* Your goal
Read the data and repeat it in full, exactly.

* Available data
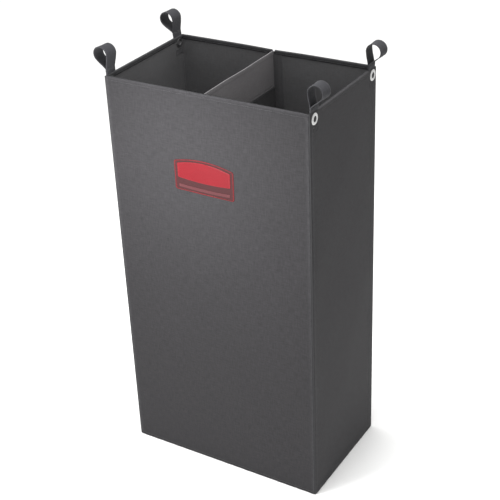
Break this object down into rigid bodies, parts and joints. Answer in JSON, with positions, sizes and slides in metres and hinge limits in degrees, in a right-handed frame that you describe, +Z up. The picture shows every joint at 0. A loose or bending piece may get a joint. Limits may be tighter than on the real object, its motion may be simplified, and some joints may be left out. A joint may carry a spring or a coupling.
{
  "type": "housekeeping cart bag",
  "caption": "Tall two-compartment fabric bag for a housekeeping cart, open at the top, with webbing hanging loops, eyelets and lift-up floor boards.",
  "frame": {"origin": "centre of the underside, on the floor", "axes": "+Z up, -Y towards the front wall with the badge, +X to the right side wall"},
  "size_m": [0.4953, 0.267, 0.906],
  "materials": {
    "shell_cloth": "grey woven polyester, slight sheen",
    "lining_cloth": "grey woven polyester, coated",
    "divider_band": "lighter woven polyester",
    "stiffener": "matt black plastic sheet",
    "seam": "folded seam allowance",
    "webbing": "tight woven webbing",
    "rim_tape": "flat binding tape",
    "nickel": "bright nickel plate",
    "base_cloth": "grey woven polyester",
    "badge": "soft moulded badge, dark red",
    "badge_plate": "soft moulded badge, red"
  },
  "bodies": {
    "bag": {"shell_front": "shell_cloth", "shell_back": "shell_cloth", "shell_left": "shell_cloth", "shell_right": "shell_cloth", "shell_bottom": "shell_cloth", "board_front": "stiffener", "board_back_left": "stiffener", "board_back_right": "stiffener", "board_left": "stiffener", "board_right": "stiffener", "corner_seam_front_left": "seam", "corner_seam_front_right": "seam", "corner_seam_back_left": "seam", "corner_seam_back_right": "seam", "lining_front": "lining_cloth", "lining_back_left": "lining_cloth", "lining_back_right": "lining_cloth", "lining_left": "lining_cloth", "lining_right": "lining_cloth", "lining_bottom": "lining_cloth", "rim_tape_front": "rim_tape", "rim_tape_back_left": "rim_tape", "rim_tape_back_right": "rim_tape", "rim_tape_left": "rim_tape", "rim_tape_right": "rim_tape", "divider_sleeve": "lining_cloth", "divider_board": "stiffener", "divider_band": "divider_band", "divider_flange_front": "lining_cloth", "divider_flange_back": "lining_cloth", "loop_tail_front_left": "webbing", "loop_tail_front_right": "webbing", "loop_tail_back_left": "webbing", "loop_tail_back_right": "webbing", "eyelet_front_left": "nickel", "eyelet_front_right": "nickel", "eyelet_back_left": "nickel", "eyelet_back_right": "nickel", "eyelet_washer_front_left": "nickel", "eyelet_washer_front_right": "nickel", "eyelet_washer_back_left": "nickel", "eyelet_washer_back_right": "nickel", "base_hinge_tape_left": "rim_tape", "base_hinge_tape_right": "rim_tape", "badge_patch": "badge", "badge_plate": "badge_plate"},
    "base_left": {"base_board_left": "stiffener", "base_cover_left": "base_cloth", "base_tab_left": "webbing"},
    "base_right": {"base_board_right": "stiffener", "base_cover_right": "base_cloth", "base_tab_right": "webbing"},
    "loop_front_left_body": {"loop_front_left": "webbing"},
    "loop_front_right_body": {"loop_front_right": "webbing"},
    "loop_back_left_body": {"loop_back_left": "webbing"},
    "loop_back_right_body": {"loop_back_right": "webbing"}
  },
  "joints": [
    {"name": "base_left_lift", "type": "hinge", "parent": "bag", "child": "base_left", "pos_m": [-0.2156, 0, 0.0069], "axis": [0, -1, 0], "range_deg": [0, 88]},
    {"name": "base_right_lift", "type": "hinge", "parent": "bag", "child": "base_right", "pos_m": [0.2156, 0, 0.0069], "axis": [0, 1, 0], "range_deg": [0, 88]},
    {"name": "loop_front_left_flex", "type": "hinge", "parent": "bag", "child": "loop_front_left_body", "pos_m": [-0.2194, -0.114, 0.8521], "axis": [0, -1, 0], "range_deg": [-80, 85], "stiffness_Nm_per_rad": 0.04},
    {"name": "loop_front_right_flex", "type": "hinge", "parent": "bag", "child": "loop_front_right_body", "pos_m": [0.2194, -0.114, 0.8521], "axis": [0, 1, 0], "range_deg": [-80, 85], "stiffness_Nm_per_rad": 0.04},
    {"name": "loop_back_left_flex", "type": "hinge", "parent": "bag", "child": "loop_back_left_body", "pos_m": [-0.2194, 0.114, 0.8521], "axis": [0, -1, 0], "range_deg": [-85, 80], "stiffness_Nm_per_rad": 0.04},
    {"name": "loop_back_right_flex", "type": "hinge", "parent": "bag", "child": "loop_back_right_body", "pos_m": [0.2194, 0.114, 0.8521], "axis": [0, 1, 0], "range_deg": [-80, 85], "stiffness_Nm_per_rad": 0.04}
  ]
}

* Correct result
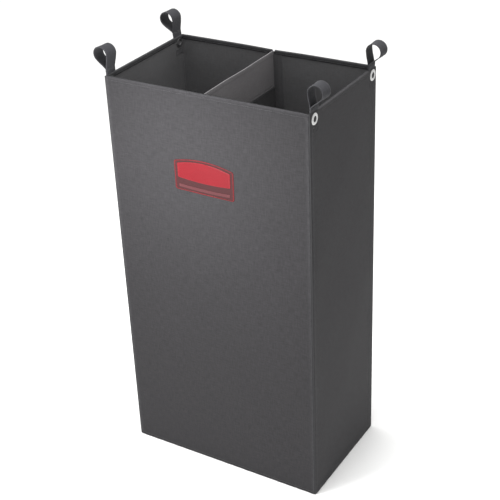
Break this object down into rigid bodies, parts and joints. Answer in JSON, with positions, sizes and slides in metres and hinge limits in degrees, in a right-handed frame that you describe, +Z up. The picture shows every joint at 0. A loose or bending piece may get a joint. Limits may be tighter than on the real object, its motion may be simplified, and some joints may be left out. A joint may carry a spring or a coupling.
{
  "type": "housekeeping cart bag",
  "caption": "Tall two-compartment fabric bag for a housekeeping cart, open at the top, with webbing hanging loops, eyelets and lift-up floor boards.",
  "frame": {"origin": "centre of the underside, on the floor", "axes": "+Z up, -Y towards the front wall with the badge, +X to the right side wall"},
  "size_m": [0.4953, 0.267, 0.906],
  "materials": {
    "shell_cloth": "grey woven polyester, slight sheen",
    "lining_cloth": "grey woven polyester, coated",
    "divider_band": "lighter woven polyester",
    "stiffener": "matt black plastic sheet",
    "seam": "folded seam allowance",
    "webbing": "tight woven webbing",
    "rim_tape": "flat binding tape",
    "nickel": "bright nickel plate",
    "base_cloth": "grey woven polyester",
    "badge": "soft moulded badge, dark red",
    "badge_plate": "soft moulded badge, red"
  },
  "bodies": {
    "bag": {"shell_front": "shell_cloth", "shell_back": "shell_cloth", "shell_left": "shell_cloth", "shell_right": "shell_cloth", "shell_bottom": "shell_cloth", "board_front": "stiffener", "board_back_left": "stiffener", "board_back_right": "stiffener", "board_left": "stiffener", "board_right": "stiffener", "corner_seam_front_left": "seam", "corner_seam_front_right": "seam", "corner_seam_back_left": "seam", "corner_seam_back_right": "seam", "lining_front": "lining_cloth", "lining_back_left": "lining_cloth", "lining_back_right": "lining_cloth", "lining_left": "lining_cloth", "lining_right": "lining_cloth", "lining_bottom": "lining_cloth", "rim_tape_front": "rim_tape", "rim_tape_back_left": "rim_tape", "rim_tape_back_right": "rim_tape", "rim_tape_left": "rim_tape", "rim_tape_right": "rim_tape", "divider_sleeve": "lining_cloth", "divider_board": "stiffener", "divider_band": "divider_band", "divider_flange_front": "lining_cloth", "divider_flange_back": "lining_cloth", "loop_tail_front_left": "webbing", "loop_tail_front_right": "webbing", "loop_tail_back_left": "webbing", "loop_tail_back_right": "webbing", "eyelet_front_left": "nickel", "eyelet_front_right": "nickel", "eyelet_back_left": "nickel", "eyelet_back_right": "nickel", "eyelet_washer_front_left": "nickel", "eyelet_washer_front_right": "nickel", "eyelet_washer_back_left": "nickel", "eyelet_washer_back_right": "nickel", "base_hinge_tape_left": "rim_tape", "base_hinge_tape_right": "rim_tape", "badge_patch": "badge", "badge_plate": "badge_plate"},
    "base_left": {"base_board_left": "stiffener", "base_cover_left": "base_cloth", "base_tab_left": "webbing"},
    "base_right": {"base_board_right": "stiffener", "base_cover_right": "base_cloth", "base_tab_right": "webbing"},
    "loop_front_left_body": {"loop_front_left": "webbing"},
    "loop_front_right_body": {"loop_front_right": "webbing"},
    "loop_back_left_body": {"loop_back_left": "webbing"},
    "loop_back_right_body": {"loop_back_right": "webbing"}
  },
  "joints": [
    {"name": "base_left_lift", "type": "hinge", "parent": "bag", "child": "base_left", "pos_m": [-0.2156, 0, 0.0069], "axis": [0, -1, 0], "range_deg": [0, 88]},
    {"name": "base_right_lift", "type": "hinge", "parent": "bag", "child": "base_right", "pos_m": [0.2156, 0, 0.0069], "axis": [0, 1, 0], "range_deg": [0, 88]},
    {"name": "loop_front_left_flex", "type": "hinge", "parent": "bag", "child": "loop_front_left_body", "pos_m": [-0.2194, -0.114, 0.8521], "axis": [0, -1, 0], "range_deg": [-80, 85], "stiffness_Nm_per_rad": 0.04},
    {"name": "loop_front_right_flex", "type": "hinge", "parent": "bag", "child": "loop_front_right_body", "pos_m": [0.2194, -0.114, 0.8521], "axis": [0, 1, 0], "range_deg": [-80, 85], "stiffness_Nm_per_rad": 0.04},
    {"name": "loop_back_left_flex", "type": "hinge", "parent": "bag", "child": "loop_back_left_body", "pos_m": [-0.2194, 0.114, 0.8521], "axis": [0, -1, 0], "range_deg": [-85, 80], "stiffness_Nm_per_rad": 0.04},
    {"name": "loop_back_right_flex", "type": "hinge", "parent": "bag", "child": "loop_back_right_body", "pos_m": [0.2194, 0.114, 0.8521], "axis": [0, 1, 0], "range_deg": [-80, 85], "stiffness_Nm_per_rad": 0.04}
  ]
}